As for where this project goes, and what it becomes, the website itself could be more appropriately delivered as an animation? The serial nature of several investigations could greatly enhance the communicative effectiveness in the form of an exhibit or other type of installation - 'cooking' classes? It may be a more pointed form of communication to consider this and future kits to be 'one-offs' - functional prototypes used for demonstration/education, not manufacture and distribution.
Jason Grant
I don't know if this was supposed to be funny, but it was in the best possible way. Visualising hidden industrial processes and ingredients via the conceit of DIY and home crafting has a lot of critical/comic potential.

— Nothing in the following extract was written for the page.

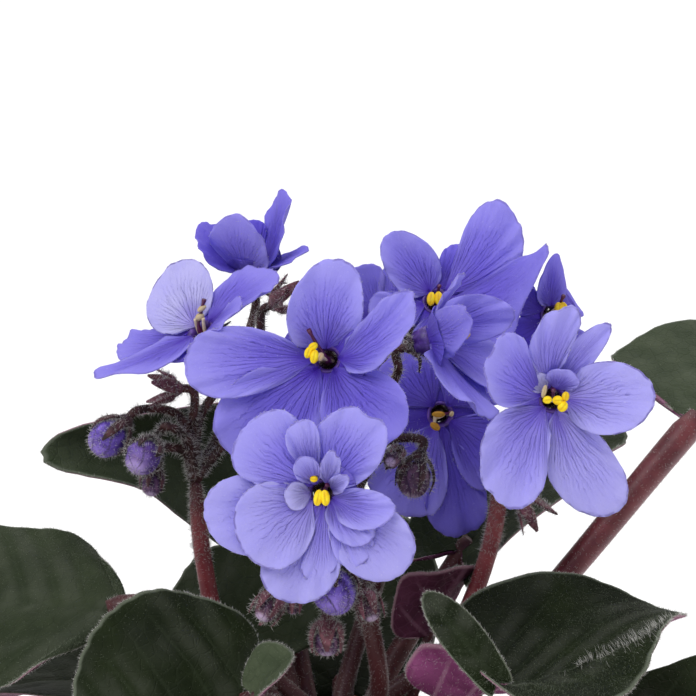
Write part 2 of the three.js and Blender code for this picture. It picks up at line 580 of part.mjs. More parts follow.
// Closed petals: a rounded body with five shallow furrows that twist towards its tip.
function budBody(size) {
  const geometry = new THREE.SphereGeometry(size, 10, 4).rotateX(Math.PI / 2);
  const place = geometry.attributes.position;
  for (let i = 0; i < place.count; i += 1) {
    const spot = new THREE.Vector3().fromBufferAttribute(place, i);
    const turn = Math.atan2(spot.y, spot.x);
    const flat = Math.hypot(spot.x, spot.y) / size;
    const swell = 1 + BUD_FURROW * flat * Math.cos(5 * turn + (2 * spot.z) / size);
    place.setXYZ(i, spot.x * swell, spot.y * swell, spot.z * BUD_LENGTH);
  }
  return solid(geometry);
}

for (const [name, bud] of Object.entries(BUDS)) {
  const group = facingGroup(bud);
  addMesh(group, `bud_${name}`, budBody(bud.size), BUD);
  plant.add(group);
}

// A calyx: a small cup with five pointed sepals. Its face lies seat behind the group's origin.
// Each sepal runs from the cup through its middle, [radius, rise] from the cup's face, to its tip.
const CALYX_DEPTH = 2.4;
const SEPAL_THICK = 0.9;

function calyx(seat, middle, tip) {
  const spots = [[0, 0, 0], [0, 0, -CALYX_DEPTH]];
  const faces = [];
  for (let i = 0; i < SEPALS; i += 1) {
    const turn = rad(90 + (360 * i) / SEPALS);
    const half = Math.PI / SEPALS;
    const spread = Math.atan2(SEPAL_WIDTH / 2, middle[0]);
    const spot = (angle, r, z) => spots.push([r * Math.cos(angle), r * Math.sin(angle), z]);
    spot(turn - half, CALYX_NOTCH_R, 0);
    spot(turn - half, CALYX_NOTCH_R, -SEPAL_THICK);
    spot(turn - spread, middle[0], middle[1]);
    spot(turn - spread, middle[0], middle[1] - SEPAL_THICK);
    spot(turn + spread, middle[0], middle[1]);
    spot(turn + spread, middle[0], middle[1] - SEPAL_THICK);
    spot(turn, tip[0], tip[1]);
  }
  const perSepal = 7;
  for (let i = 0; i < SEPALS; i += 1) {
    const [from, next] = [2 + perSepal * i, 2 + perSepal * ((i + 1) % SEPALS)];
    const [left, right, point] = [from + 2, from + 4, from + 6];
    faces.push(0, from, next, from, left, next, left, right, next, left, point, right);
    faces.push(1, next + 1, from + 1, from + 1, next + 1, left + 1, left + 1, next + 1, right + 1);
    faces.push(left + 1, right + 1, point);
    faces.push(from, from + 1, left, from + 1, left + 1, left, left, left + 1, point);
    faces.push(right, right + 1, next, right + 1, next + 1, next, point, right + 1, right);
  }
  const geometry = new THREE.BufferGeometry();
  geometry.setAttribute('position', new THREE.Float32BufferAttribute(spots.flat(), 3));
  geometry.setIndex(faces);
  return solid(geometry).translate([0, 0, -seat]);
}

const flowerCalyx = calyx(FLOWER_SEAT, [3.4, 0.6], [SEPAL_LENGTH, 0.2]);
const spentCalyx = calyx(0, [3.2, 1.6], [4.8, 4.6]);

function budCalyx(size) {
  const clear = size * (1 + BUD_FURROW) + 3 * GAP;
  return calyx(size * BUD_LENGTH + GAP, [clear, 0.75 * size], [clear + 0.2, 1.8 * size]);
}

// Flower stalks. trunk runs from the crown to where the pedicels part, and each pedicel ends
// behind a bloom, a bud or a spent calyx, after the points that it passes on its way.
const STALKS = {
  stalk_left: {
    trunk: [[-3, 0, 95], [-5.5, -0.5, 102], [-13, 0, 109], [-24, 3, 119], [-27.5, 3.5, 133], [-29, 2, 151]],
    blooms: { a: [[-24, 6, 160], [-20, 10, 174]], b: [[-28, 4, 163], [-21, 0, 174]],
      c: [[-21, 2, 160], [-10, -5, 171]] },
    buds: { left_open: [[-32, 1, 164]], left_round: [[-30.5, -2, 160], [-34, -7, 163.5]],
      left_small: [[-31, 0, 157], [-36, -3, 158]] },
    spent: [{ at: [-33.5, -1, 170], yaw: -80, pitch: 5, by: [[-29.5, 2, 161], [-28.8, 0.5, 168]] },
      { at: [-12, 9, 186], yaw: 70, pitch: 30, by: [[-22, 7, 162], [-16, 9, 174]] }],
  },
  stalk_front: {
    trunk: [[0.5, -3, 95], [2, -6, 102], [8, -18, 112], [7, -22, 124], [4, -22, 135]],
    blooms: { d: [[3, -22, 147]] },
    buds: { middle: [[3, -18, 147], [5, -15, 156], [10, -13, 161.8]],
      middle_small: [[3, -16, 149], [7, -13, 157]],
      low_left: [[-2, -24, 139], [-8, -29, 140]], low_tiny: [[-1, -24, 138], [-5, -28, 139.5]],
      low_violet: [[1, -26, 142]], low_pink: [[4, -25, 133]], low_right: [[6, -25, 137]] },
    spent: [],
  },
  stalk_right: {
    trunk: [[3, 0.5, 95], [6, 1, 102], [14, 2, 108], [22, 1, 115], [27, 1, 125], [31.5, 0, 140],
      [33, -1, 154]],
    blooms: { i: [[34, -4, 163]] },
    buds: {},
    spent: [{ at: [38.5, 0, 145.5], yaw: 50, pitch: -45, by: [[34.5, 1, 152.5], [36.5, 0.5, 150.5]] }],
  },
  stalk_back: {
    trunk: [[0, 3, 95], [0.5, 6, 102], [3, 13, 110], [9, 23, 127], [13, 26, 146], [14, 26, 156]],
    blooms: { e: [[18, 30, 172]], f: [[30, 30, 166], [42, 28, 174]],
      g: [[7, 12, 160], [9.5, 2, 168], [12, -4.5, 174.5]],
      h: [[18, 22, 160]], j: [[11, 24, 168]] },
    buds: {},
    spent: [],
  },
};

// The last few millimetres of a pedicel run straight into the calyx.
const PEDICEL_STRAIGHT = 4.2;

function pedicel(fork, passing, group, seat) {
  const end = new THREE.Vector3(0, 0, -seat - CALYX_DEPTH / 2).applyMatrix4(group.matrix);
  const behind = new THREE.Vector3(0, 0, -seat - PEDICEL_STRAIGHT).applyMatrix4(group.matrix);
  const points = [fork, ...passing.map(vec), behind, end];
  return stem(points, PEDICEL_R * 1.2, PEDICEL_R, 4, 2 + passing.length);
}

for (const [name, stalk] of Object.entries(STALKS)) {
  const trunk = stalk.trunk.map(vec);
  const fork = trunk.at(-1);
  const parts = [stem(trunk, PEDUNCLE_R, PEDUNCLE_R * 0.8, 6, 7)];
  for (const [key, passing] of Object.entries(stalk.blooms)) {
    const group = facingGroup(BLOOMS[key]);
    parts.push(pedicel(fork, passing, group, FLOWER_SEAT));
    parts.push(placed(flowerCalyx, group), placed(pistil(BLOOMS[key].style, STYLE_R), group));
  }
  for (const [key, passing] of Object.entries(stalk.buds)) {
    const bud = BUDS[key];
    const group = facingGroup(bud);
    parts.push(pedicel(fork, passing, group, bud.size * BUD_LENGTH + GAP), placed(budCalyx(bud.size), group));
  }
  for (const star of stalk.spent) {
    const group = facingGroup(star);
    parts.push(pedicel(fork, star.by, group, 0), placed(spentCalyx, group));
  }
  addMesh(plant, name, join(parts).subtract(crownSpace), STALK);
}

export default plant;
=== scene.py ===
import math

import bpy
import numpy as np
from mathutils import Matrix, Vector


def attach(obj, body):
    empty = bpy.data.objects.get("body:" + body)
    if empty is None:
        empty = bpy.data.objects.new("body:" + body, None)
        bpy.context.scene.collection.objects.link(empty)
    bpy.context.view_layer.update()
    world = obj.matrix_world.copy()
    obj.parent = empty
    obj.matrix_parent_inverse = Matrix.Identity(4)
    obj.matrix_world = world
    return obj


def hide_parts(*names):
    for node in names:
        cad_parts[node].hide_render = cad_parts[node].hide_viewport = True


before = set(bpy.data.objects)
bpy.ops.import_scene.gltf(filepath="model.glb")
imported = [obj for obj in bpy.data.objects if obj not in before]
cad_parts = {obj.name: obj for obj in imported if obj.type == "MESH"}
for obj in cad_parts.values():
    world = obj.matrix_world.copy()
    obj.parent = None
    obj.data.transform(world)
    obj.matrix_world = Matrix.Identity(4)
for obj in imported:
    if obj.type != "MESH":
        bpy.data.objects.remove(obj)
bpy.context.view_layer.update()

# A potted African violet. Its sizes are given in millimetres, like those of the solids that the
# pieces replace, and MM turns them to metres. The flowers face -Y.
MM = 0.001


# The studio: a pale floor that runs far back behind the plant, an even white surround, a broad soft
# light from the upper left and a weaker one from behind. The camera stands before the flowers, a
# little above them.
class Value:
    """A number or colour of a material. A sign between two adds the node that works out the result."""

    def __init__(self, finish, socket):
        self.finish = finish
        self.socket = socket

    def __add__(self, other):
        return self.finish.math("ADD", self, other)

    def __sub__(self, other):
        return self.finish.math("SUBTRACT", self, other)

    def __rsub__(self, other):
        return self.finish.math("SUBTRACT", other, self)

    def __mul__(self, other):
        return self.finish.math("MULTIPLY", self, other)

    def __abs__(self):
        return self.finish.math("ABSOLUTE", self)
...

You're playing it very straight, and it works, but is there room there for some unapologetic satire - projecting these corporate food frankensteins through some a hybrid home cooking / Heston Blumenthal style molecular gastronomy filter?
And I like the idea of a cookbook and youtube cooking show - my mouth is already watering... grandma's favourite monosodium glutamate, uncle George's rustic red#40! It would be a sensation!
Dr Zoë Sadokierski
This is an interesting, but slightly perplexing project.
I love that you have conducted your own research to uncover the production process, and shared it through strong and clear visual communication. Your graphic design and the production of the prototype kit are excellent. The videos are clear and informative. You've clearly explained that you wanted to understand what HG corn syrup is through the process of making it – excellent, thinking through making is a great approach to learning, especially for visually inclined people who can then visualise the process and results to help others learn.
What I don't understand is why other people would want to make this at home, using a DIY kit? I think perhaps you have positioned the communication aspect of this work incorrectly. The value of what you have done is in a documentary-style exposé of what goes into an ingredient present in much of our food, that we actually know very little about. This is an important message to communicate – I'm appalled by the chemical make-up of corn syrup, and I certainly wouldn't want a vial of sulphuric acid floating around my kitchen! There's something quirky and great about they way you've produced this essentially awful ingredient in a way that makes me want to buy the kit based on the aesthetic qualities of it (it looks fun!) but there's also something sinister about allowing home cooks the means to make an ingredient we should be trying to eradicate from our diets entirely. The DIY kit is the way you are able to show us what you did, but it should stay a piece of 'speculative design' – existing in theory but not put into production. The last thing the world needs is more people cooking with chemicals.
Keep up your investigative experiments into food, it's a great ongoing project and it looks like you're having fun doing it, which is an inspiration to makers everywhere.